According to documents unsealed by a judge in the shareholder lawsuit, Ellison habitually pushes his credit limit of more than a billion dollars to its maximum to finance his yachts and homes. And that’s not even counting some $20 million a year he burns through in miscellaneous lifestyle expenses.

Ellison, who identifies strongly with the company he founded in 1977, has been famously unwilling to sell Oracle shares over the years.

Instead of selling them, he has financed his lavish lifestyle — the 23-acre Japanese-style estate in Woodside, the yachts, the airplanes, the Armani suits — by borrowing against his stock.

Getting back to the scary days of 2000, when the tech stock market was imploding, a list of Ellison’s debts as of July 13, 2000, showed that he owed $1.022 billion to five banks: JP Morgan, Bankers Trust, CMB, Merrill Lynch and UBS. At that time, those loans came from credit lines that had a combined limit of $1.35 billion, putting Ellison a mere $328 million from maxing out.

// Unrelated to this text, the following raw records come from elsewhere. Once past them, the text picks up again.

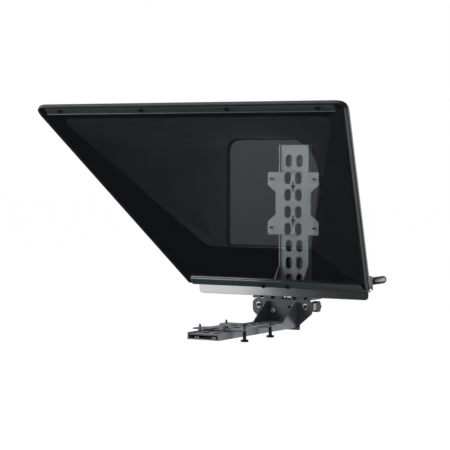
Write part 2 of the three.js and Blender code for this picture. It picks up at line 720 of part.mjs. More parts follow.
place(frame, "camera_plate", makeBase(), platePaint);
place(frame, "camera_screw", makeCameraScrew(), steel);
mirrored((side, sign) => {
  const seat = BASE_HALF - SHEET - CLEAR;
  const head = EAR_SCREW_HEAD / 2;
  const profile = [
    [0, -EAR_SCREW_HEIGHT], [head * 0.5, -EAR_SCREW_HEIGHT], [head, -EAR_SCREW_HEIGHT * 0.4],
    [head, 0], [0, 0],
  ];
  const screw = turned(profile, "x", [0, 0, 0], 14);
  if (sign < 0) screw.rotateZ(Math.PI);
  screw.translate(sign * seat, earScrewY, ROD_HEIGHT);
  place(frame, `ear_screw_${side}`, screw, blackSteel);
});

// ---- slotted rail, cross plate, mount block -------------------------------------------------

function makeRail() {
  const body = block(-RAIL_HALF, RAIL_HALF, railFront, railFront + RAIL_DEPTH, railLow, railTop);
  const notches = [-2, -1, 0, 1, 2].map((step) => {
    const x = step * NOTCH_PITCH + NOTCH_SHIFT;
    return block(
      x - NOTCH_WIDTH / 2, x + NOTCH_WIDTH / 2,
      railFront - 1, railFront + NOTCH_DEPTH, railLow - 1, railLow + NOTCH_HEIGHT,
    );
  });
  const arch = solid(slabAlongY(outline([
    [ARCH_X - ARCH_WIDTH / 2, railLow - 1, 0], [ARCH_X + ARCH_WIDTH / 2, railLow - 1, 0],
    [ARCH_X + ARCH_WIDTH / 2, railLow + ARCH_HEIGHT, ARCH_WIDTH / 3],
    [ARCH_X - ARCH_WIDTH / 2, railLow + ARCH_HEIGHT, ARCH_WIDTH / 3],
  ]), railFront - 1, railFront + RAIL_DEPTH + 1));
  const recess = block(
    ARCH_X - ARCH_WIDTH / 2 - ARCH_RECESS, ARCH_X + ARCH_WIDTH / 2,
    railFront + ARCH_LIP, railFront + RAIL_DEPTH + 1, railLow - 1, railLow + ARCH_HEIGHT,
  );
  return cutAll(body, [...notches, arch, recess]);
}

const crossTop = railLow - CLEAR;
const crossBack = CROSS_FRONT + CROSS_THICKNESS;
const ringBoltZ = crossTop - RING_BOLT_DROP;
const pivotZ = crossTop - PIVOT_SCREW_DROP;
const spareZ = crossTop - SPARE_HOLE_DROP;
const pivotX = -(ARM_HALF - SHEET - PIVOT_FROM_CHEEK - PIVOT_SCREW_HEAD / 2);

function makeCrossPlate() {
  const foot = crossTop - CROSS_HEIGHT;
  const shoulder = crossTop - CROSS_SHOULDER;
  const lobe = crossTop - CROSS_LOBE;
  const plate = solid(slabAlongY(outline([
    [-CROSS_HALF, crossTop, CROSS_LOBE_RADIUS],
    [-CROSS_HALF, lobe, CROSS_LOBE_RADIUS],
    [-CROSS_FOOT_HALF, shoulder, CROSS_SHOULDER_RADIUS],
    [-CROSS_FOOT_HALF, foot, CROSS_FOOT_RADIUS],
    [CROSS_FOOT_HALF, foot, CROSS_FOOT_RADIUS],
    [CROSS_FOOT_HALF, shoulder, CROSS_SHOULDER_RADIUS],
    [CROSS_HALF, lobe, CROSS_LOBE_RADIUS],
    [CROSS_HALF, crossTop, CROSS_LOBE_RADIUS],
  ]), CROSS_FRONT, crossBack));
  const returns = [-1, 1].map((sign) => {
    const outer = CROSS_HALF + SHEET / 2;
    const [x0, x1] = sign > 0 ? [outer - SHEET, outer] : [-outer, -outer + SHEET];
    return block(
      x0, x1, crossBack - 1, crossBack + CROSS_RETURN,
      lobe + CROSS_RETURN_INSET, crossTop - CROSS_RETURN_INSET,
    );
  });
  const holes = [
    ...[-1, 1].map((sign) => [sign * RING_BOLT_X, ringBoltZ, RING_BOLT + 2 * CLEAR]),
    [pivotX, pivotZ, PIVOT_SCREW + 2 * CLEAR],
    [SPARE_HOLE_X, spareZ, SPARE_HOLE],
  ].map(([x, z, d]) => solid(bar(d, CROSS_FRONT - 1, crossBack + 1, "y", [x, 0, z], 16)));
  return cutAll(addAll([plate, ...returns]), holes);
}

const blockFront = crossBack + CLEAR;
const blockRear = blockFront + BLOCK_DEPTH;
const blockTop = railLow - CLEAR;
const blockLow = blockTop - BLOCK_HEIGHT;
const knobY = blockRear - KNOB_FROM_REAR;
const knobZ = blockTop - KNOB_DROP;

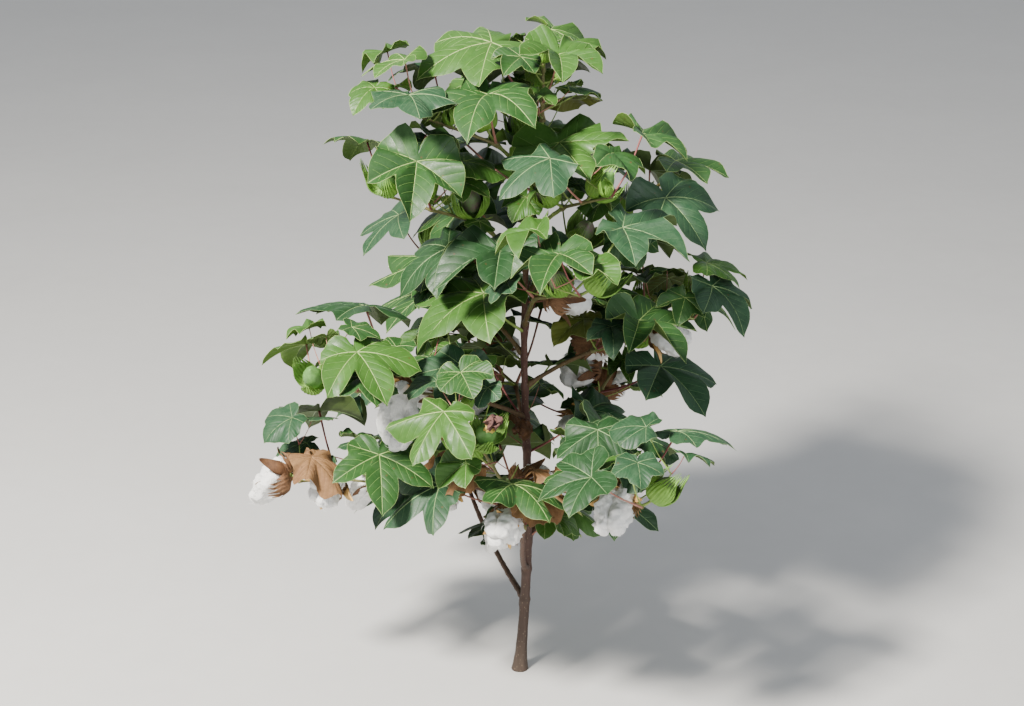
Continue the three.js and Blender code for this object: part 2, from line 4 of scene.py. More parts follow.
import bpy
import numpy as np
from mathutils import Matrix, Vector


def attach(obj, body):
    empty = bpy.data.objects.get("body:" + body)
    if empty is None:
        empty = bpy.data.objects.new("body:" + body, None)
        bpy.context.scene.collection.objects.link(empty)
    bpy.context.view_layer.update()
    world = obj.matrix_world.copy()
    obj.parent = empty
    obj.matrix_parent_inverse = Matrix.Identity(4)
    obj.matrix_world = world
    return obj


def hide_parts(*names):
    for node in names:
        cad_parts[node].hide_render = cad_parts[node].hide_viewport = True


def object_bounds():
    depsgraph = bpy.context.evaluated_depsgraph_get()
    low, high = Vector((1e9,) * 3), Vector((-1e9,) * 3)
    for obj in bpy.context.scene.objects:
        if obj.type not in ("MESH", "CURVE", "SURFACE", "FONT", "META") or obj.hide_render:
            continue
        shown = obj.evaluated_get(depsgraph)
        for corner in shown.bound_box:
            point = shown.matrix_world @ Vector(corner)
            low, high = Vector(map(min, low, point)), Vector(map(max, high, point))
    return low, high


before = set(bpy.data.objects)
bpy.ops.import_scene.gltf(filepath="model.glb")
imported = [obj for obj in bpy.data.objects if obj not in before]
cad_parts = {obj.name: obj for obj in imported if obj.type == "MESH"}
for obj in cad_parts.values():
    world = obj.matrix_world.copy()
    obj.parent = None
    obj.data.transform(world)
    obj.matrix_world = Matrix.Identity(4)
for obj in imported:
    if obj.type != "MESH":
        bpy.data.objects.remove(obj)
cad_box = [list(corner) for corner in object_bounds()]

# A whole cotton plant in full leaf. Growth is worked out in millimetres, by the same seeded rule
# as the solids, and meshes are made in metres.
MM = 0.001

# Main stem
STEM_HEIGHT = 850
FOOT_RADIUS = 8
STEM_TIP_RADIUS = 2.6
FLARE = {"width": 5, "height": 22}
STEM_BEND = {"lean": 30, "sway": 9, "cross": 5.4}
STEM_STEPS = 20

# Nodes of the main stem, counted from the ground up
NODE_COUNT = 18
FIRST_NODE_HEIGHT = 62
NODE_CROWDING = 1.2
NODE_TURN = 135
VEGETATIVE_NODES = (1, 2, 3)
FIRST_FRUITING_NODE = 4
LAST_FRUITING_NODE = 15
LAST_LONG_BRANCH = 7
FIRST_LEAF_NODE = 4

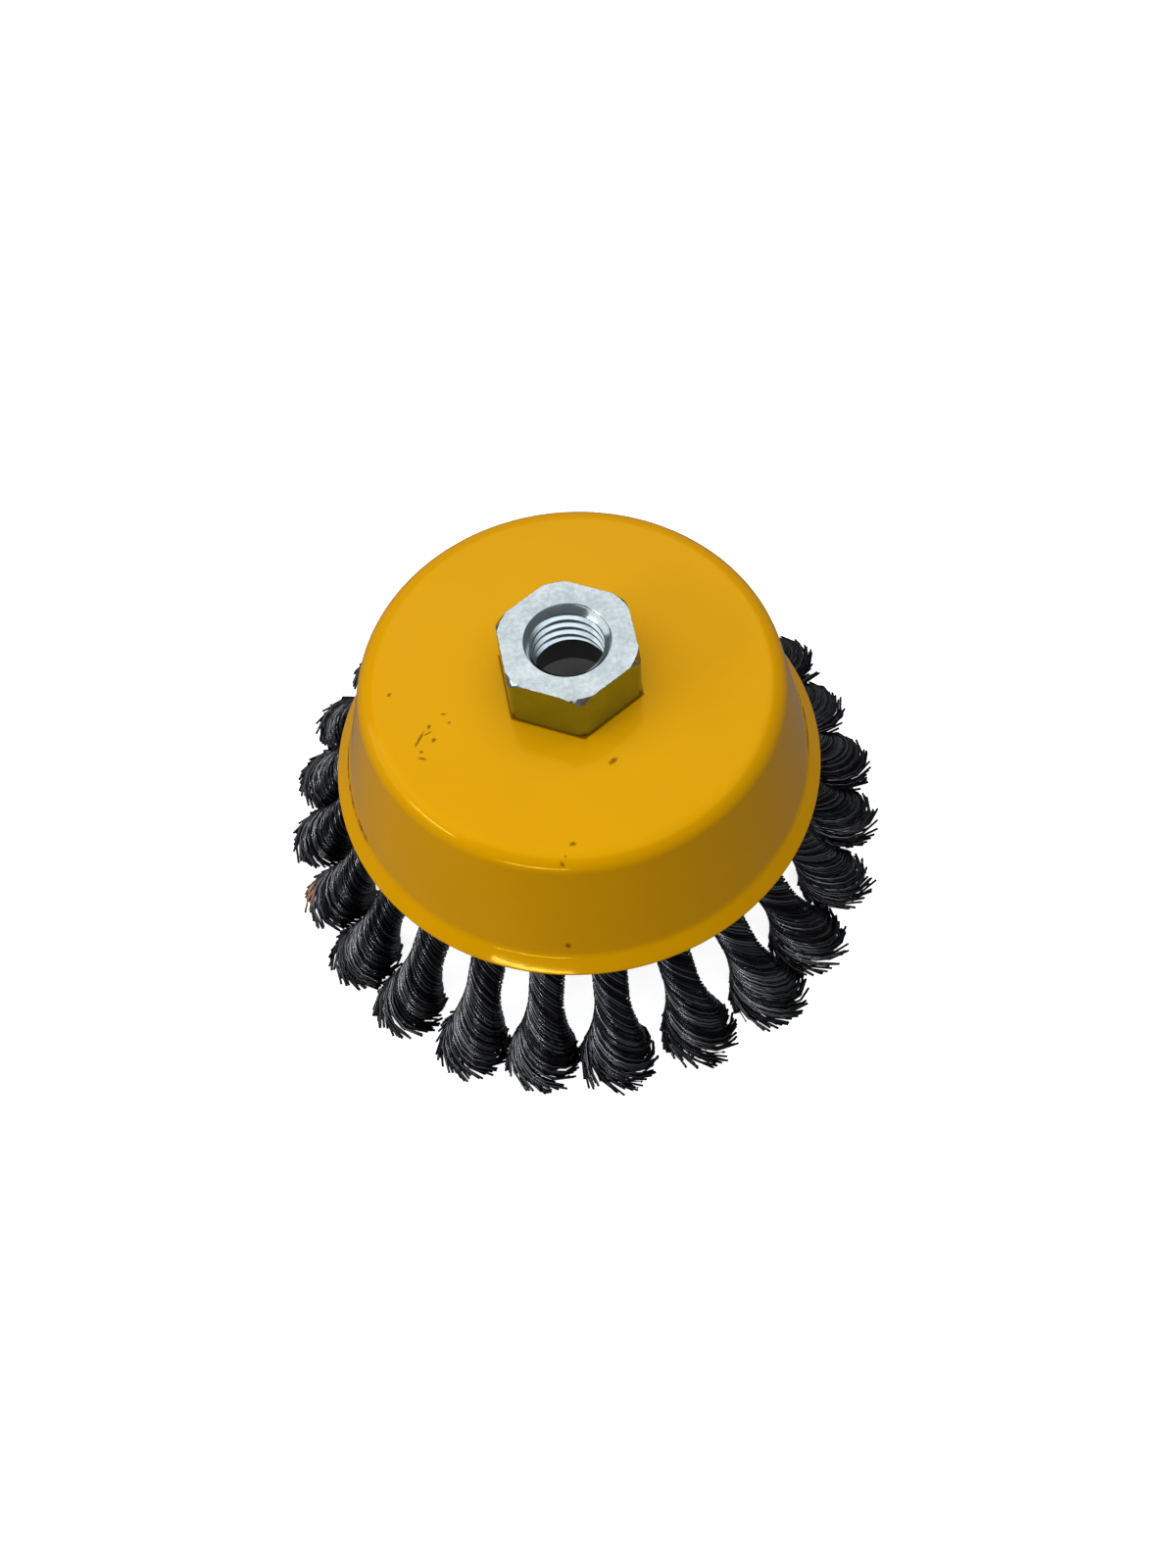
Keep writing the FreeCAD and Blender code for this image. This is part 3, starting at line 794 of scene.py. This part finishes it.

At the bottom of a document that detailed Ellison’s 2000 debt load, Simon had scrawled a rough accounting of Ellison’s lavish spending, according to deposition testimony:

“1) Life Style — annual $20m

2) Interest Accrual — annual $75m

3) Villa in Japan — $25m

4) New Yacht — $194m — over 3 yrs

5) America’s Cup — $80m — over 3 yrs

6) UAD — 12m over 3 yrs.”

It’s not clear what UAD refers to. Since this rough budget, Ellison has reportedly spent $200 million building a Japanese-style estate in Woodside, which includes a reproduction of a 17th-century Kyoto teahouse. He has also bought multiple properties in Malibu — $180 million worth, by one report.

Long or Short Capital LOVES stock secured debt loads incurred by CEO’s. What’s a clearer signal of a stock’s value than a CEO being willing to use it as collateral for a loan to build a $200mm replica samurai house in Northern California? As far as what UAD line item represents, my guess would be “Stanford Freshman Girls.”

Recommendation: Long ORCL per the Satan’s Portfolio investing thesis.